15. Ceza Dairesi 2017/29561 E. , 2020/12796 K.
"İçtihat Metni"MAHKEMESİ :Ağır Ceza Mahkemesi
SUÇ : Dini İnanç ve duygularının istismarı suretiyle dolandırıcılık
HÜKÜM : TCK.nun 158/1-a,52/2,52/4,53/1 maddeleri gereğince mahkumiyet
Nitelikli dolandırıcılık suçundan sanığın mahkumiyetine ilişkin hüküm, sanık ve katılan vekili tarafından temyiz edilmekle dosya incelenerek gereği düşünüldü;
İddianame anlatımında sanığın kendisine tevdi edilen kredi kartını katılanın rızası dışında şahsi ihtiyaçları için kullandığının belirtilmiş olması karşısında, TCK’nun 245. maddede düzenlenen banka ve kredi kartlarının kötüye kullanılması suçundan zamanaşımı süresi içinde karar verilmesi mümkün görülmüştür.
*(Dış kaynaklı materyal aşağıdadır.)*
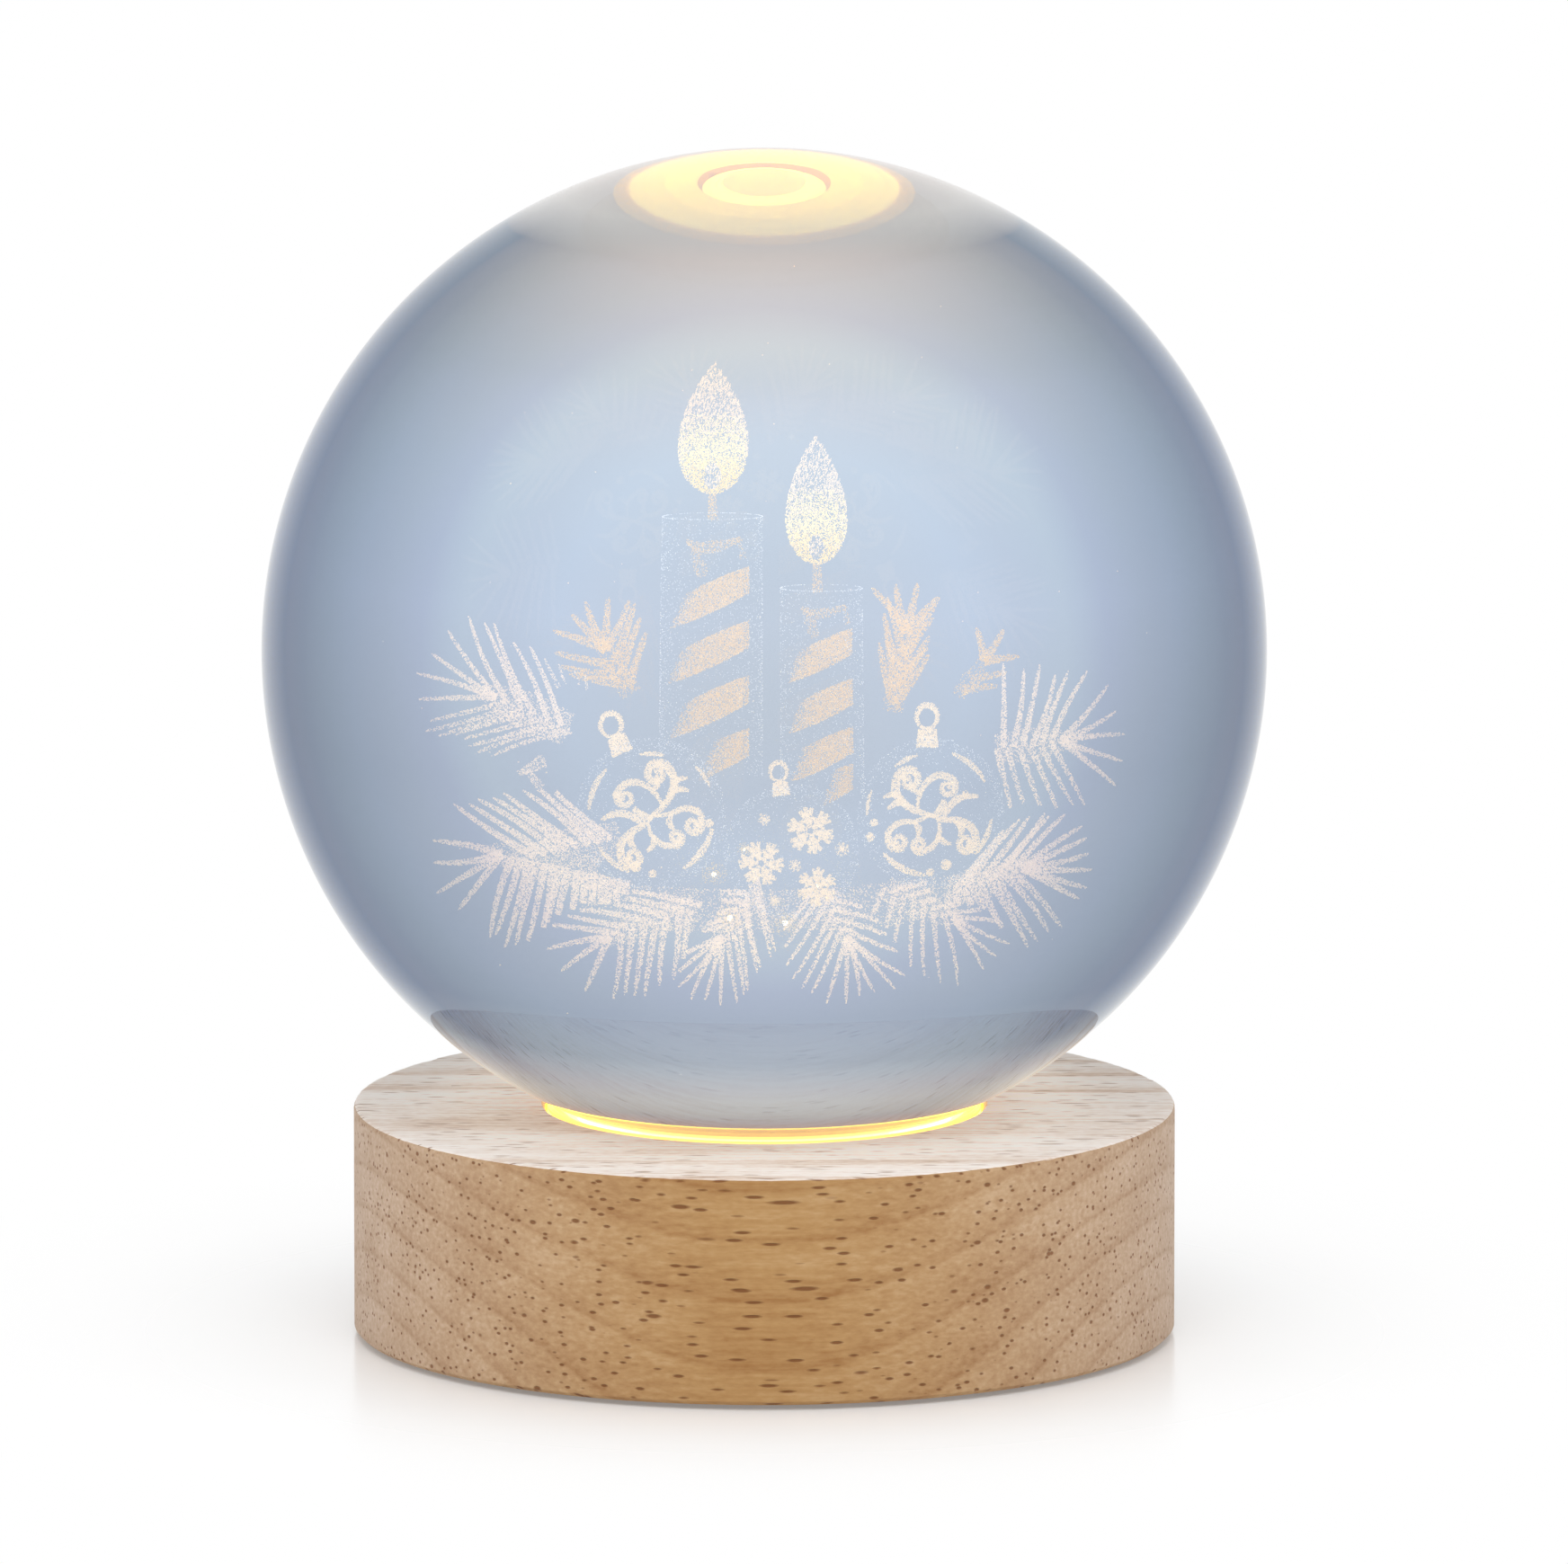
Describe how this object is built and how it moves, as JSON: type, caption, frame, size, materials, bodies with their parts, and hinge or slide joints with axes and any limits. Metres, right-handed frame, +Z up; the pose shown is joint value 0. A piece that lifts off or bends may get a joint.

Sanığın kendisini medyum ve hoca olarak tanıtarak katılana içindeki sıkıntı ve olumsuzlukları tespit edip giderebileceğini, eşiyle arasındaki sıkıntıyı çözeceğini, eşini ilgi duyduğu kişiden soğutup kendisi ile birbirlerine yakınlaştıracağını söyleyerek katılandan 2.000 TL nakit para aldığı, sanığın zaman zaman katılanın yaşamakta olduğu ile gelerek yüzyüze ve telefonla katılan ile görüştüğü, katılana kardeşlerine güvendiği gibi kendisine güvenmesi gerektiğini ve kendisini kardeşi olarak görmesini söyleyerek bunun için kredi kartlarını vermesini istediği, katılanın yaşadığı ile geldiğinde kartlarını geri vereceğini söylediği, bunun üzerine katılanın Finansbank, Yapı Kredi Bankası, Halkbank ve Cıtıbank"a ait kredi kartlarını şifreleri ile beraber sanığa verdiği, sanığın kredi kartlarından kendi ihtiyaçları için hacmalar yaptığı, kredi kartlarının toplam borcunun 100.000 TL"ye yaklaşması katılanın sanıktan şikayetçi olduğu, bu suretle sanığın üzerine atılı nitelikli dolandırıcılık suçunu işlediğinin iddia edildiği olayda; sanık savunması, katılan beyanı, tanık anlatımları, kredi kart hesap özetleri ve tüm dosya kapsamına göre sanığın üzerine atılı suçu işlediğinin sabit olduğu gerekçesine dayanan mahkemenin kabul ve uygulamasında bir isabetsizlik görülmemiştir.
Yapılan yargılamaya, toplanıp karar yerinde gösterilen delillere, mahkemenin kovuşturma sonuçlarına uygun olarak oluşan kanaat ve takdirine, incelenen dosya kapsamına göre; sanığın suç kastının bulunmadığına, suçun sübut bulmadığına, lehe hükümlerin takdirinde hataya düşüldüğüne, katılan vekilinin verilen cezanın yeterli olmadığına ilişkin yerinde görülmeyen temyiz itirazlarının reddiyle, hükmün ONANMASINA, 22/12/2020 tarihinde oybirliğiyle karar verildi.